By Sherry Driskell, Courier Reporter
The Houston County Commissioners Court had standing room only for its regular meeting Tuesday, July 22.
Three entities asked for a portion of the Houston County Hotel Occupancy Tax (HOT) funds.
Those entities included the Houston County Museum (Depot Museum), Piney Woods Fine Arts Association and the Michelle Lynn Holsey Foundation.
The commissioners unanimously denied the request for funds for the Houston County Museum.
Dorothy Harrison, president of the museum board, had submitted an application for $10,000 to be used for maintenance, advertising, utilities, alarm system fees and repairs.
The museum relies only on donations to operate annually. The museum houses historical items (such as an antique Crockett fire truck), pictures and over all history of the county.
Harrison's application states that the museum drew 293 visitors in 2013, with about 2/3 of them being from out of town and some even from out of state.
By state law (Tax Code 352), the County of Houston collects a Hotel Occupancy Tax (HOT) from hotels, bed and breakfasts, and other lodging facilities which may be used only to directly promote tourism and the hotel and convention industry including:
• Promotions of the Arts that Directly Promote Tourism and the Hotel and Convention Industry: the encouragement, promotion, improvement and application of the arts that can be shown to have some direct impact on tourism and the hotel/convention industry.
All forms of art include instrumental and vocal music, dance, drama, folk art, creative writing, architecture, design and allied fields, painting, sculpture, photography, graphic and craft arts, motion picture, radio, television, tape and sound recording, and other arts related to the presentation, performance, execution and exhibition of these major art forms will be considered.

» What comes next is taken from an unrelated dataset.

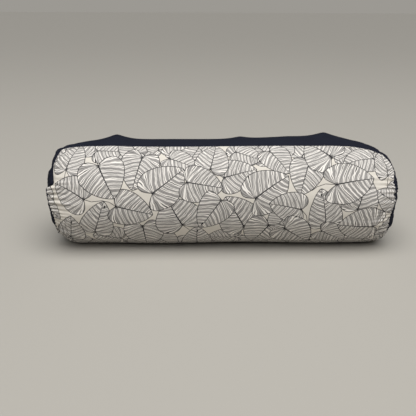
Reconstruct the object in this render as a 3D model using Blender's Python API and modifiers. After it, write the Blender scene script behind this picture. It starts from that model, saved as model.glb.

• Historical Restoration and Preservation Activities that Directly Promote Tourism and the Hotel and Convention Industry: historical restoration and preservation projects or activities or advertising and conducting solicitation and promotional programs to encourage tourists and convention delegates to visit preserved historic sites or museums.
Harrison and Melissa Mosley, county auditor, spoke on behalf of the community and historians to preserve the museum for future generations.
Mosley said there is about a $140,000 balance in the county's HOT funds account.
During the discussion, Precinct 2 Commissioner Willie Kitchens said the tax is for "heads and beds" (i.e, it is intended to bring people to stay overnight at local lodging facilities) and that Harrison was unable to prove how many of the museum visitors actually patronized local hotels and motels.
In the same meeting, the commissioners granted Piney Woods Fine Arts $5,000 for country singer Merle Haggard's Sept. 1 performance, and $5,000 for Michelle Lynn Holsey Foundation's NCHA Cutting event, benefit dinner, auction and concert in October.
Both PWFAA and the Michelle Lynn Holsey Foundation had requested $10,000.
In the vote to give HOT funds to PWFAA, Precinct 3 Commissioner Pat Perry voted "no"; Precinct 4 Commissioner Kennon Kellum abstained. Kitchens, along with Precinct 1 Commissioner Roger Dickey and County Judge Erin Ford voted "yes".
The vote to give funds to the Michelle Lynn Holsey Foundation was unanimous.
UPDATE: Houston County Auditor Melissa Mosley was not speaking on behalf of the museum. She was explaining to commissioners and the public how the HOT funds can be spent.